# [Written task]
Start at the line containing "obj.parent = rigid_bodies[body]" and stop at the line containing "for node in"; copy those lines exactly, both ends included, and no others.

# [Dataset extract]

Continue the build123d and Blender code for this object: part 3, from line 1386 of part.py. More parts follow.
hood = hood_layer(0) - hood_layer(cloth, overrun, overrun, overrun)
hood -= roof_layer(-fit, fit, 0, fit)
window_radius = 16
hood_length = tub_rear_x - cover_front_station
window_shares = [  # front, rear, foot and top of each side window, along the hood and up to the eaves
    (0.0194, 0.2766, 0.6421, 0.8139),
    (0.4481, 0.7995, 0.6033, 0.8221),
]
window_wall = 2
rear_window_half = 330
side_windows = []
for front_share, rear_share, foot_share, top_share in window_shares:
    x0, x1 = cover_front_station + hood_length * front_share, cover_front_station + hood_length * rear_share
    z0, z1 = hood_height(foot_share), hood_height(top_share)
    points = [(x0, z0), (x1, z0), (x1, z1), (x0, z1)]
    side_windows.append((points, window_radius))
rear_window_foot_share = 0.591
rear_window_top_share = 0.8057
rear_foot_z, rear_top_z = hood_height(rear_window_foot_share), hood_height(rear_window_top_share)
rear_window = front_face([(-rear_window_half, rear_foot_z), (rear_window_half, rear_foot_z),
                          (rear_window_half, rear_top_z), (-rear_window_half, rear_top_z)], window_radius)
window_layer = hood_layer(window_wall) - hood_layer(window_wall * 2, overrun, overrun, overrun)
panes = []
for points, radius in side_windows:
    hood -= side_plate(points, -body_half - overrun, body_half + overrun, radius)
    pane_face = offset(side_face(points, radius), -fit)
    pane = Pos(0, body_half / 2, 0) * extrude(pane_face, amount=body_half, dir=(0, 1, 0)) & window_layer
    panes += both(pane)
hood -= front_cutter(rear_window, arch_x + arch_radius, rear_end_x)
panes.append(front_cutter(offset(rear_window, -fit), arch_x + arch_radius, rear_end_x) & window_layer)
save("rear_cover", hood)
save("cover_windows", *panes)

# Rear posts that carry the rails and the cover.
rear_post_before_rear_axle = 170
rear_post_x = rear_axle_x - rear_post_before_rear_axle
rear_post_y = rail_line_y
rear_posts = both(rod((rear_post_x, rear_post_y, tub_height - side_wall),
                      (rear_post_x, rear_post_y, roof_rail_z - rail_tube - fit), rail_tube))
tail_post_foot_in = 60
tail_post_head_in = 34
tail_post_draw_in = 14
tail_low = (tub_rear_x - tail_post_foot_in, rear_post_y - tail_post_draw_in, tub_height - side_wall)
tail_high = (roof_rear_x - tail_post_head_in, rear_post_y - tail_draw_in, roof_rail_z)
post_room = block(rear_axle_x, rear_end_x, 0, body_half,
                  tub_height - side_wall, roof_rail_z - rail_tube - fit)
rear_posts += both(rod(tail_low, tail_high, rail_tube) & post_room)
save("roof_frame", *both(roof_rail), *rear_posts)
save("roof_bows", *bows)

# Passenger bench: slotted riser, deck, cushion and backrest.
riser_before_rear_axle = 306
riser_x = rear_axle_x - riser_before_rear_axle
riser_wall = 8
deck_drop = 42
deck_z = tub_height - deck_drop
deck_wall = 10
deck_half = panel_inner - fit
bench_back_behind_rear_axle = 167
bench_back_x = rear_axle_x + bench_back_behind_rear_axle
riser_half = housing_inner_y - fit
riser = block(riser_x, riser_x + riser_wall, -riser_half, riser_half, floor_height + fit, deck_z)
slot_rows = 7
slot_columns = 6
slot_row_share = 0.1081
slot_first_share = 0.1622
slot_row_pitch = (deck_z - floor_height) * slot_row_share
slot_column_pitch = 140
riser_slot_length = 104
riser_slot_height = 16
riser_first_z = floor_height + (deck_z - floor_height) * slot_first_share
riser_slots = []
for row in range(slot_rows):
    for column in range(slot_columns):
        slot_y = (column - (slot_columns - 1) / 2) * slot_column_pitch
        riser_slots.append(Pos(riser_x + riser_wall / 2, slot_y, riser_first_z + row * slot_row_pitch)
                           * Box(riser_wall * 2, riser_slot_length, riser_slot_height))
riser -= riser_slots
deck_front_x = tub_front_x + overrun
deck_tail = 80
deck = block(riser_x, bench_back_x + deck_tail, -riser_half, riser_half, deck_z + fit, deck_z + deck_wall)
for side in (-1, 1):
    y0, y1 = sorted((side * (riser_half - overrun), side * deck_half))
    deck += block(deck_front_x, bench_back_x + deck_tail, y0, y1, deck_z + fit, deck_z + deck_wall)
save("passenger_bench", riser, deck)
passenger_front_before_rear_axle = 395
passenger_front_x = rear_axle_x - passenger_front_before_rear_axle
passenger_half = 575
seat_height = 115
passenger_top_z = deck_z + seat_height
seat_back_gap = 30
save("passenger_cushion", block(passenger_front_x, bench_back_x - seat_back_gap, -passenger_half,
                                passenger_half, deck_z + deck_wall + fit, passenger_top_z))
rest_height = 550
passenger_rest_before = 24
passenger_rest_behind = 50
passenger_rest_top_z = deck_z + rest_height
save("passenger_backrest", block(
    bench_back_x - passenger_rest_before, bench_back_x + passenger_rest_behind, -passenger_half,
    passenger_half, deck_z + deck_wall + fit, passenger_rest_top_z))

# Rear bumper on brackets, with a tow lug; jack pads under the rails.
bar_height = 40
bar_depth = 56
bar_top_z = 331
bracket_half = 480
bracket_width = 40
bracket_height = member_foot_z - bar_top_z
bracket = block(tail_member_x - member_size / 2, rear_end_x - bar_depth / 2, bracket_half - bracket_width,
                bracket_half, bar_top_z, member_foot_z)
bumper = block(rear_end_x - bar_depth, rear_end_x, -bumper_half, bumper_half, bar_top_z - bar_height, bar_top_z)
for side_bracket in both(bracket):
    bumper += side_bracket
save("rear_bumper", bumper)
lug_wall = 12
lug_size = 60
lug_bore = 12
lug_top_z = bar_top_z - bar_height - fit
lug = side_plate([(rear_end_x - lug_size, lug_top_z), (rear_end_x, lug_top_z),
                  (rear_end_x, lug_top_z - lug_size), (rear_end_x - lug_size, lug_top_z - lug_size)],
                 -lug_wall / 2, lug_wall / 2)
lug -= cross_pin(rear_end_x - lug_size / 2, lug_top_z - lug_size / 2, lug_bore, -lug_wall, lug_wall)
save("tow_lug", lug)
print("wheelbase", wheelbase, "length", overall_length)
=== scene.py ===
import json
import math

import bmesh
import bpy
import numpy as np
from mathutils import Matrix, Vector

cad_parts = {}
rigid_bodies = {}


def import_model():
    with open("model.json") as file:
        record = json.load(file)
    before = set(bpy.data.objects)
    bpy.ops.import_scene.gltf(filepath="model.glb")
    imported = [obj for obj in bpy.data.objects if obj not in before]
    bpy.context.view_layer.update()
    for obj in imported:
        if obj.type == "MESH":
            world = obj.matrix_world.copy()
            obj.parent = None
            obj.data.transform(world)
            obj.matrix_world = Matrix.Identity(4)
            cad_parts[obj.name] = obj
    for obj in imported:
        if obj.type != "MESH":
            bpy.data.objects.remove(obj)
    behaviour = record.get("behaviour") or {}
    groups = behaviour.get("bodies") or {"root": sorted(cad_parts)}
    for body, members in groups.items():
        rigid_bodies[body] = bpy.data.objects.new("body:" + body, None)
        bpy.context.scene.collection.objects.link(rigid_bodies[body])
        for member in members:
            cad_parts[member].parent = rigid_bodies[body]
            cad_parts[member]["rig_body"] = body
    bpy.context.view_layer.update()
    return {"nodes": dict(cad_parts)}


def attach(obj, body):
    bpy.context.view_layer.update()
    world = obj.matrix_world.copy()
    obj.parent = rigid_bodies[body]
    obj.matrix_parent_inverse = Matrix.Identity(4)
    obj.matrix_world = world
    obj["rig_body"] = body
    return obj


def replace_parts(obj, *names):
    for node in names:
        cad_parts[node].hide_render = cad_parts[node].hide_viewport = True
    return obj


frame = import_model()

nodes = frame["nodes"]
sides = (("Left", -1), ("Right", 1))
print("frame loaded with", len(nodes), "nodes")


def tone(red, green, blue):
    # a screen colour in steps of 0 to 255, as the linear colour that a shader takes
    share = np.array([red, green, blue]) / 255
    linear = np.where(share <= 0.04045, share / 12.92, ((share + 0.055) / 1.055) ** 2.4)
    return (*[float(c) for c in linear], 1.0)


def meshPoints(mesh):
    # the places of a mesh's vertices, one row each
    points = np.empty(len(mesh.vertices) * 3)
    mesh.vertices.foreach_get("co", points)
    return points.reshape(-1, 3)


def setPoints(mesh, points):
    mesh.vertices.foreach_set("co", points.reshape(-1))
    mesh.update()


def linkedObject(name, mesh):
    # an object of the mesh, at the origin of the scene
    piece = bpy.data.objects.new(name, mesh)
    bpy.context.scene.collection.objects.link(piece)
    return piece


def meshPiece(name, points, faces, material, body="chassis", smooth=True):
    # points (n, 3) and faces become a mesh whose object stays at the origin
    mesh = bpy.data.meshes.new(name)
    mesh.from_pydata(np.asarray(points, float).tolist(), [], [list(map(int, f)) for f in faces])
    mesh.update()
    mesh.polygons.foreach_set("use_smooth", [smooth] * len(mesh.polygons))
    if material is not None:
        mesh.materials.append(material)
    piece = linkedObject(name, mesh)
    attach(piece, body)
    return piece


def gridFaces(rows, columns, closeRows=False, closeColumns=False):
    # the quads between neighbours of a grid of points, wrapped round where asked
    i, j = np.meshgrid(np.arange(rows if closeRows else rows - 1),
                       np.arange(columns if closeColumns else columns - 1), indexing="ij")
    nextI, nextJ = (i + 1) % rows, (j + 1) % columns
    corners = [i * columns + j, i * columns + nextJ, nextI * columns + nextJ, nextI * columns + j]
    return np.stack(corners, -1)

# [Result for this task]
    obj.parent = rigid_bodies[body]
    obj.matrix_parent_inverse = Matrix.Identity(4)
    obj.matrix_world = world
    obj["rig_body"] = body
    return obj


def replace_parts(obj, *names):
    for node in names:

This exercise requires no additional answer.